## Direction:
Set down exactly the first line of the entries and every line after it, through the line with "return ring".

## Records provided:
§

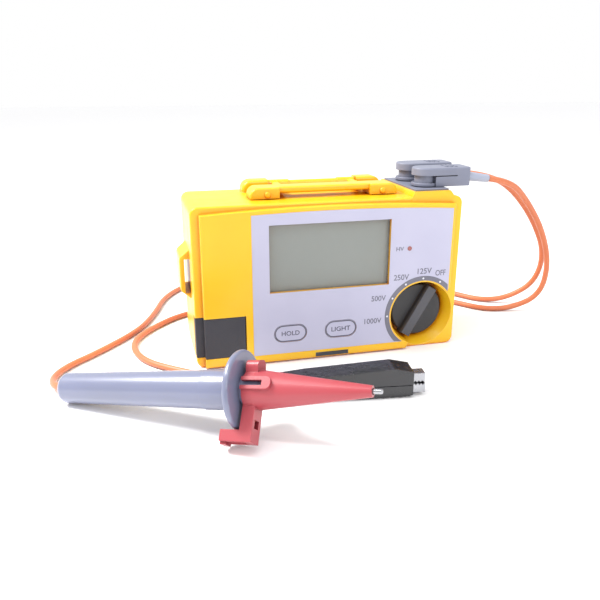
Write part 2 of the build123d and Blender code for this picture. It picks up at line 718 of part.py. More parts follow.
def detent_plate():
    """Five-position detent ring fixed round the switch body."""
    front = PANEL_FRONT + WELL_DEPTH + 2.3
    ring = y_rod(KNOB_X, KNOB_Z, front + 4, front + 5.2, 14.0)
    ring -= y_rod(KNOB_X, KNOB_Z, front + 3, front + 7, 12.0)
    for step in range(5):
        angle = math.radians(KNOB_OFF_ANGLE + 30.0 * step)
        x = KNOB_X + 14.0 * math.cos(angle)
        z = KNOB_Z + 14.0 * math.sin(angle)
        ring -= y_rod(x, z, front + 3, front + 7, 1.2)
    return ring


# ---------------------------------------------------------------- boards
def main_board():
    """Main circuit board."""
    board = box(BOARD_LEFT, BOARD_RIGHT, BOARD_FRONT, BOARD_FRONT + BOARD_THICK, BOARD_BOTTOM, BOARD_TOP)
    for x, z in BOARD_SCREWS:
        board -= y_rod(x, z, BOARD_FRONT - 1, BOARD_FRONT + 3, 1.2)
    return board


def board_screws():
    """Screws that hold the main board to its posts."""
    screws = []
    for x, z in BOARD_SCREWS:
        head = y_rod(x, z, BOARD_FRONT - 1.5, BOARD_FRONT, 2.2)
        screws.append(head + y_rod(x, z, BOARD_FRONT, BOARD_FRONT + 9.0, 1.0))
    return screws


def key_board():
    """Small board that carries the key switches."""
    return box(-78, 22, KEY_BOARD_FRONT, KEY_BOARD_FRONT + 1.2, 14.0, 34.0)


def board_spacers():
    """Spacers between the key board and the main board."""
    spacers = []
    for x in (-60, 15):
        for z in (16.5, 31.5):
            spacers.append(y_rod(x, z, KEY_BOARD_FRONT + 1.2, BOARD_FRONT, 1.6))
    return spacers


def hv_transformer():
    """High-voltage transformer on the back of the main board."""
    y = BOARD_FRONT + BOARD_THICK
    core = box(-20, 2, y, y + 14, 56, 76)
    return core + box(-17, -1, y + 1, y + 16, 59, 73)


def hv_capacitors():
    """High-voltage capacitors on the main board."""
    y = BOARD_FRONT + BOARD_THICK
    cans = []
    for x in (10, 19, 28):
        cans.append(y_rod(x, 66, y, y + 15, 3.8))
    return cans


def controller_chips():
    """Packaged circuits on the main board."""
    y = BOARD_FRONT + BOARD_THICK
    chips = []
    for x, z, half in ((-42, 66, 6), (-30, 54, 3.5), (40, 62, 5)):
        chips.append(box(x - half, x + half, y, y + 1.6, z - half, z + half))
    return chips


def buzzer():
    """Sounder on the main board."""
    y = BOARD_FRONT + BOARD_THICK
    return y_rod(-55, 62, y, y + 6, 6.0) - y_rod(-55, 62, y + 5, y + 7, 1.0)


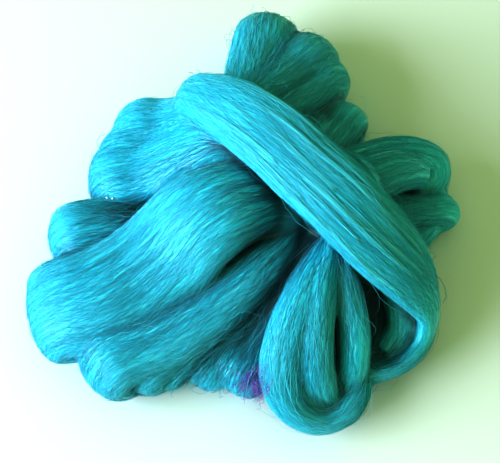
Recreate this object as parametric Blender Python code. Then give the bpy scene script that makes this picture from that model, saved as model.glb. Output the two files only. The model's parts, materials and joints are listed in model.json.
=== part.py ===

§

## Response:
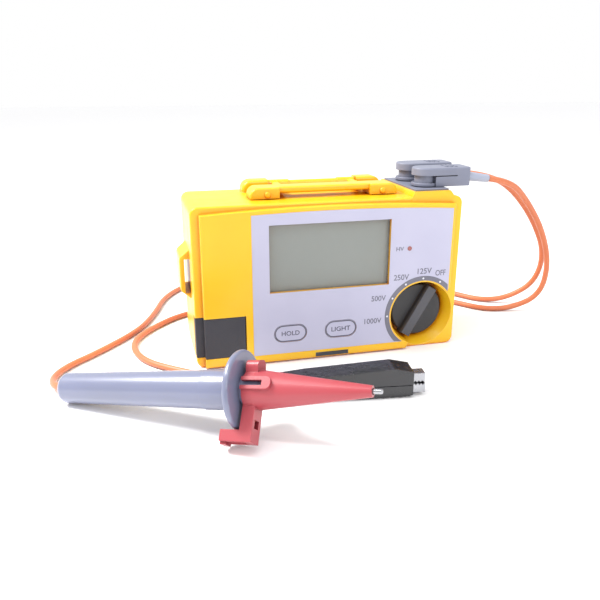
Write part 2 of the build123d and Blender code for this picture. It picks up at line 718 of part.py. More parts follow.
def detent_plate():
    """Five-position detent ring fixed round the switch body."""
    front = PANEL_FRONT + WELL_DEPTH + 2.3
    ring = y_rod(KNOB_X, KNOB_Z, front + 4, front + 5.2, 14.0)
    ring -= y_rod(KNOB_X, KNOB_Z, front + 3, front + 7, 12.0)
    for step in range(5):
        angle = math.radians(KNOB_OFF_ANGLE + 30.0 * step)
        x = KNOB_X + 14.0 * math.cos(angle)
        z = KNOB_Z + 14.0 * math.sin(angle)
        ring -= y_rod(x, z, front + 3, front + 7, 1.2)
    return ring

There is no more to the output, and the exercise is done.